Stored dataset items

****************************************

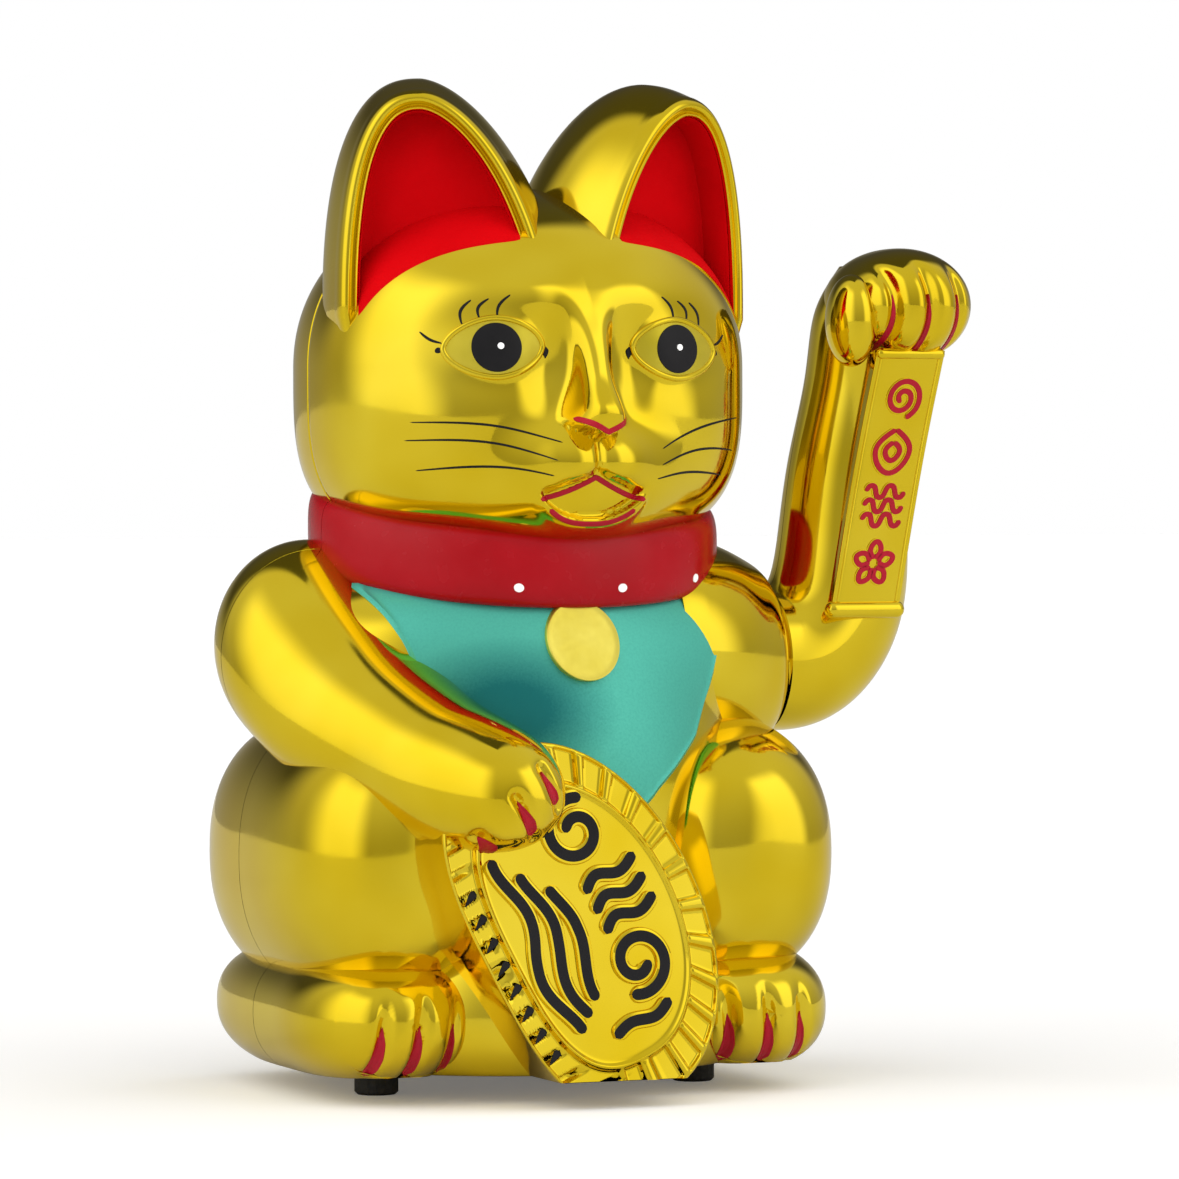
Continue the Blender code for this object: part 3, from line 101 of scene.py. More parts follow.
# Coin: an oval plate that leans over to the cat's right.
COIN_X, COIN_Z, COIN_TILT = -10.0, 54.0, math.radians(27)
COIN_RIGHT, COIN_LEFT, COIN_LONG = 36.0, 33.5, 55.0
COIN_FACE_Y, COIN_LEAN = -78.0, 0.10
CUT_SPACING = 7.4  # between the cuts in the coin's border
DOT_TURNS = tuple(math.radians(turn) for turn in (-17.5, 12.5, 43.0))


# ---------------------------------------------------------------- building blocks


def place_points(points):
    """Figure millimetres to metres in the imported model's frame."""
    return np.asarray(points, float) * MM * SCALE + ORIGIN


def grid_faces(rows, columns, wrap):
    """Quads between neighbouring rows and columns; wrap joins the last column to the first."""
    row = np.arange(rows - 1)[:, None] * columns
    column = np.arange(columns if wrap else columns - 1)[None, :]
    following = (column + 1) % columns
    quads = (row + column, row + following, row + columns + following, row + columns + column)
    return np.stack(quads, -1).reshape(-1, 4)


def piece(name, grids, material, body="figure", node=None):
    """One object from grids, each (points[rows, columns, 3], wrap), closed at its poles and seams."""
    points, faces, start = [], [], 0
    for grid, wrap in grids:
        rows, columns = grid.shape[:2]
        points.append(place_points(grid.reshape(-1, 3)))
        faces.append(grid_faces(rows, columns, wrap) + start)
        start += rows * columns
    mesh = bpy.data.meshes.new(name)
    mesh.from_pydata(np.concatenate(points), [], np.concatenate(faces))
    work = bmesh.new()
    work.from_mesh(mesh)
    bmesh.ops.remove_doubles(work, verts=work.verts, dist=MERGE_DISTANCE)
    bmesh.ops.dissolve_degenerate(work, edges=work.edges, dist=MERGE_DISTANCE / 2)
    bmesh.ops.recalc_face_normals(work, faces=work.faces)
    work.to_mesh(mesh)
    work.free()
    mesh.materials.append(material)
    mesh.shade_smooth()
    mesh.set_sharp_from_angle(angle=SHARP_ANGLE)
    obj = bpy.data.objects.new(name, mesh)
    bpy.context.scene.collection.objects.link(obj)
    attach(obj, body)
    if node:
        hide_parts(node)


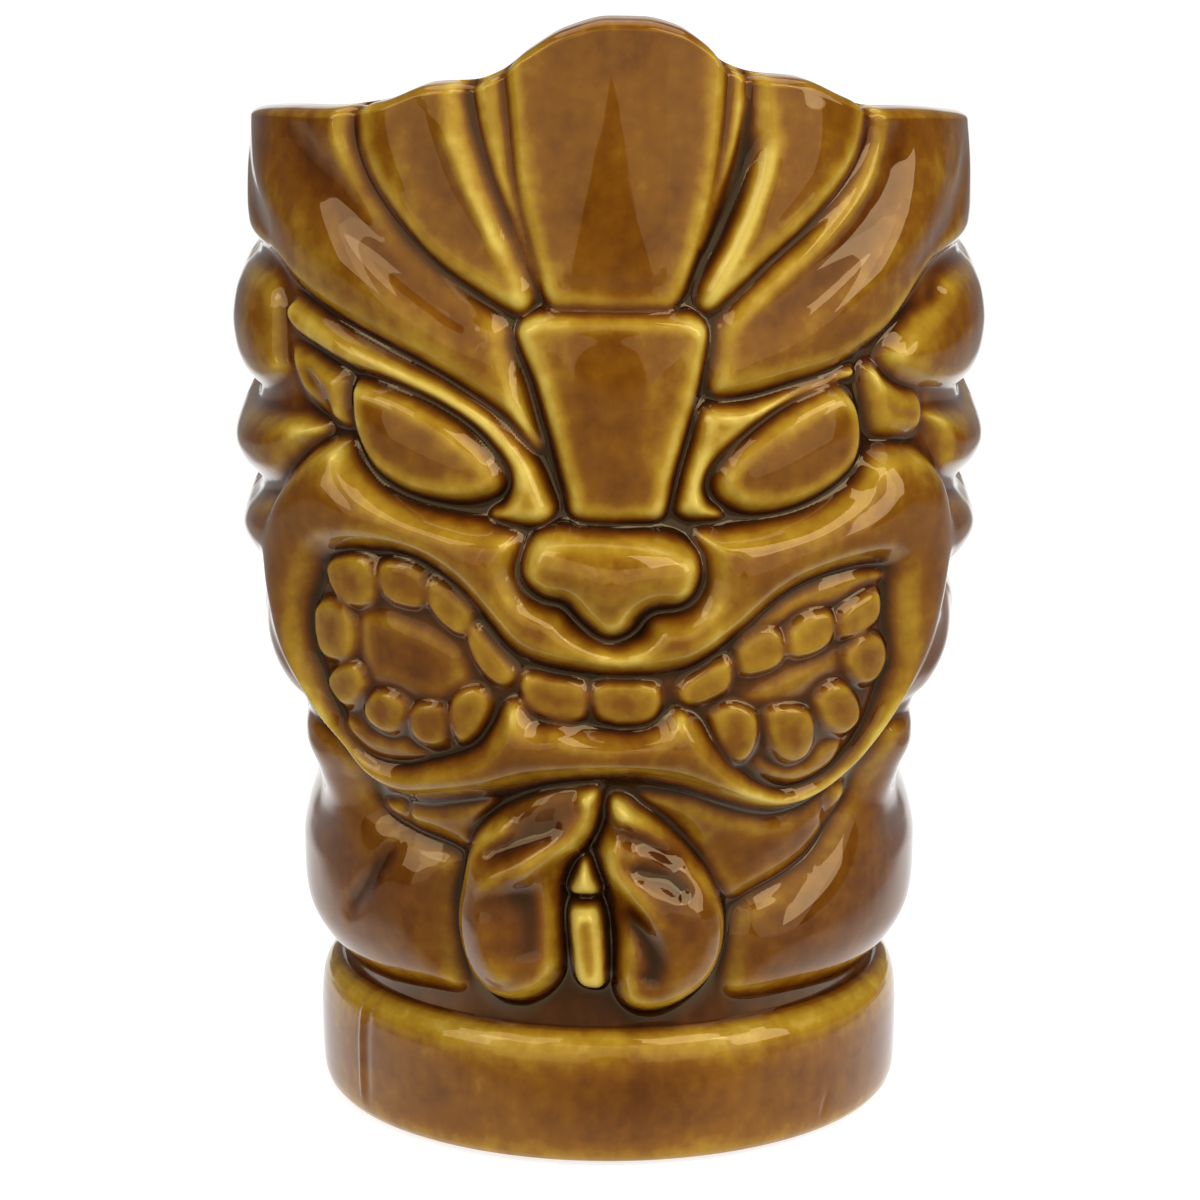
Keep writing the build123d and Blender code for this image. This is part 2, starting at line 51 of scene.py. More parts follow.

****************************************

### STATED GOAL
Repeat word for word the lines running from the line containing "attach(obj, body)" to the end of the entries above, inclusive.

### COMPLETED EXERCISE
    attach(obj, body)
    if node:
        hide_parts(node)


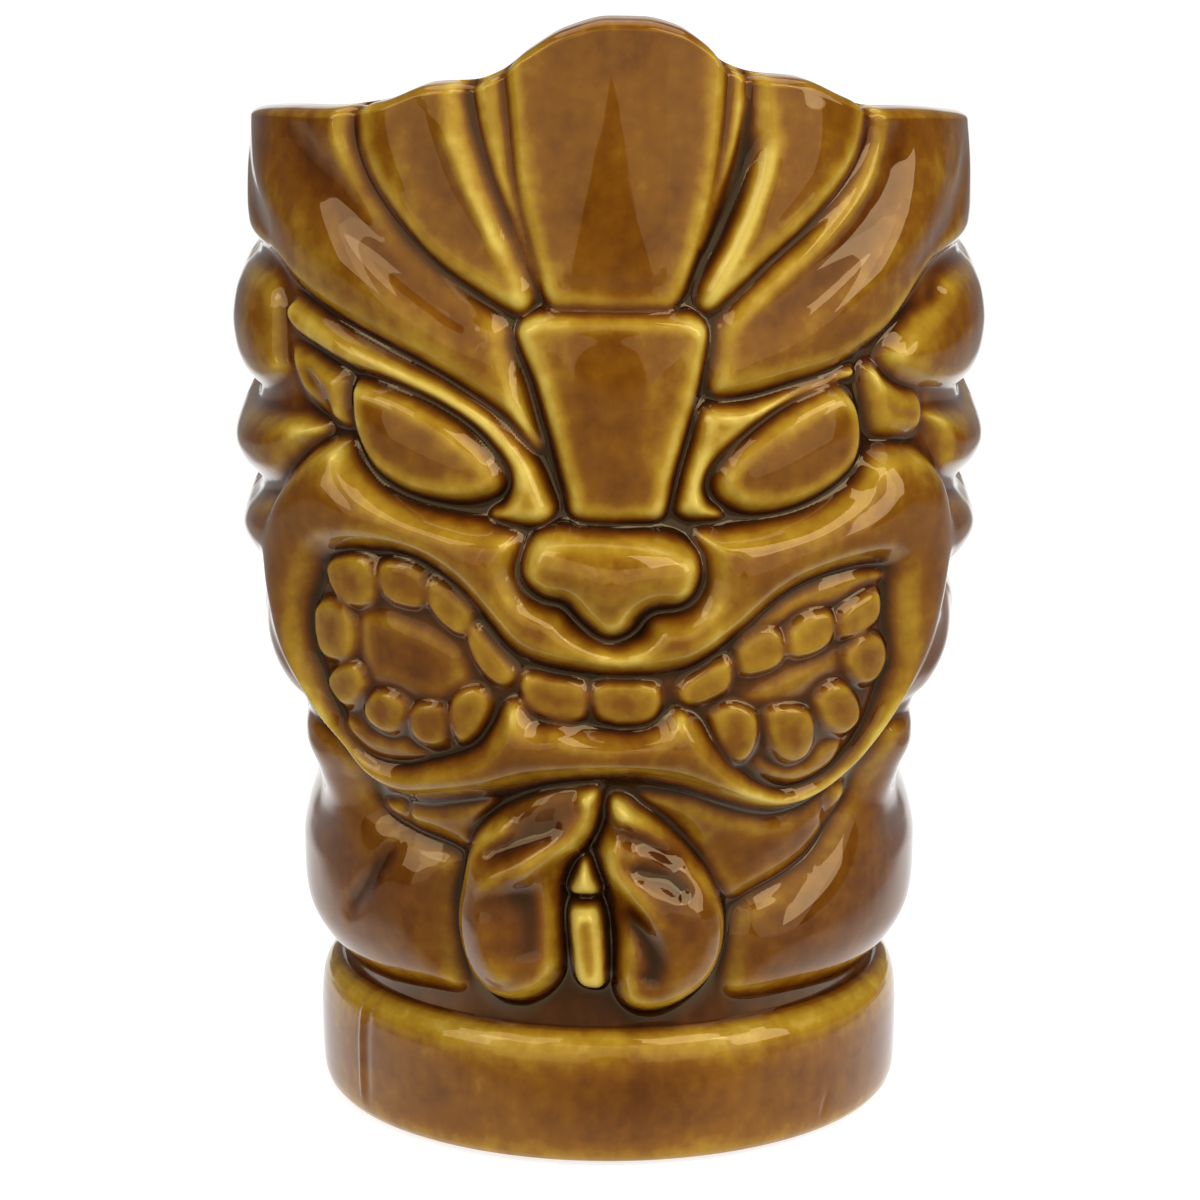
Keep writing the build123d and Blender code for this image. This is part 2, starting at line 51 of scene.py. More parts follow.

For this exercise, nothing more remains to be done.